#### [EXERCISE]
Would you copy out the whole listing exactly as given?

#### [DATA PROVIDED]
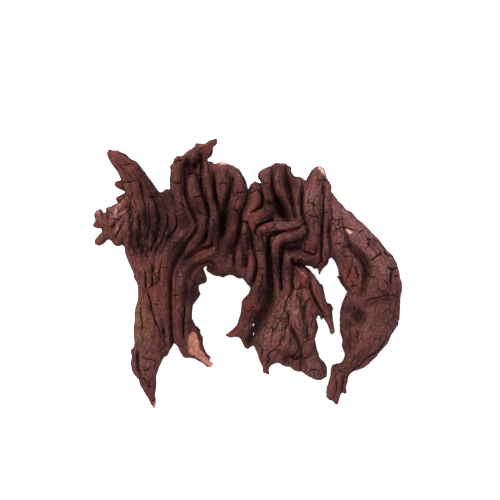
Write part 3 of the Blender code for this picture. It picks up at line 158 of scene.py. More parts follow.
# How high the middle of the thickness lies: (x, y, z).
middleHeights = [
    (-138, 120, 44), (-105, 92, 36), (-148, 52, 32), (-125, 55, 34), (-98, 40, 24), (-100, 0, 22),
    (-97, -55, 19), (-103, -90, 17), (-95, -130, 11), (-60, -20, 24), (-60, -70, 20), (-38, -92, 10),
    (-65, 95, 31), (-33, 132, 43), (-20, 85, 29), (-30, 40, 28), (0, 5, 31), (-30, 0, 22), (25, 95, 33),
    (30, 62, 21), (28, 42, 33), (15, -15, 30), (-2, -50, 23), (-22, -62, 17), (40, -35, 30), (20, -95, 23),
    (45, -75, 20), (68, -95, 19), (66, -15, 38), (84, -55, 44), (66, 80, 31), (72, 30, 28), (92, 50, 29),
    (100, 0, 22), (125, 20, 31), (140, -20, 29), (110, -45, 20), (125, -75, 24), (92, -100, 14),
    (88, -128, 8),
]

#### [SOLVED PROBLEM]
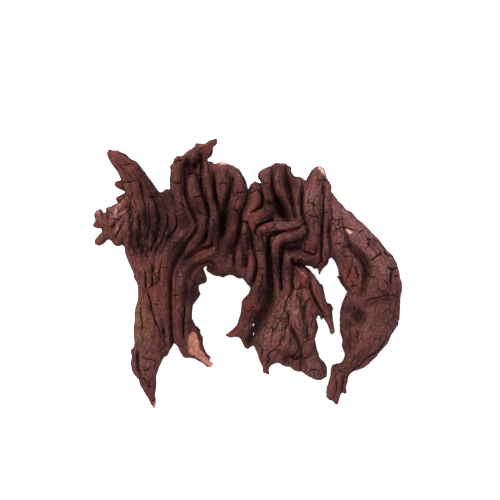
Write part 3 of the Blender code for this picture. It picks up at line 158 of scene.py. More parts follow.
# How high the middle of the thickness lies: (x, y, z).
middleHeights = [
    (-138, 120, 44), (-105, 92, 36), (-148, 52, 32), (-125, 55, 34), (-98, 40, 24), (-100, 0, 22),
    (-97, -55, 19), (-103, -90, 17), (-95, -130, 11), (-60, -20, 24), (-60, -70, 20), (-38, -92, 10),
    (-65, 95, 31), (-33, 132, 43), (-20, 85, 29), (-30, 40, 28), (0, 5, 31), (-30, 0, 22), (25, 95, 33),
    (30, 62, 21), (28, 42, 33), (15, -15, 30), (-2, -50, 23), (-22, -62, 17), (40, -35, 30), (20, -95, 23),
    (45, -75, 20), (68, -95, 19), (66, -15, 38), (84, -55, 44), (66, 80, 31), (72, 30, 28), (92, 50, 29),
    (100, 0, 22), (125, 20, 31), (140, -20, 29), (110, -45, 20), (125, -75, 24), (92, -100, 14),
    (88, -128, 8),
]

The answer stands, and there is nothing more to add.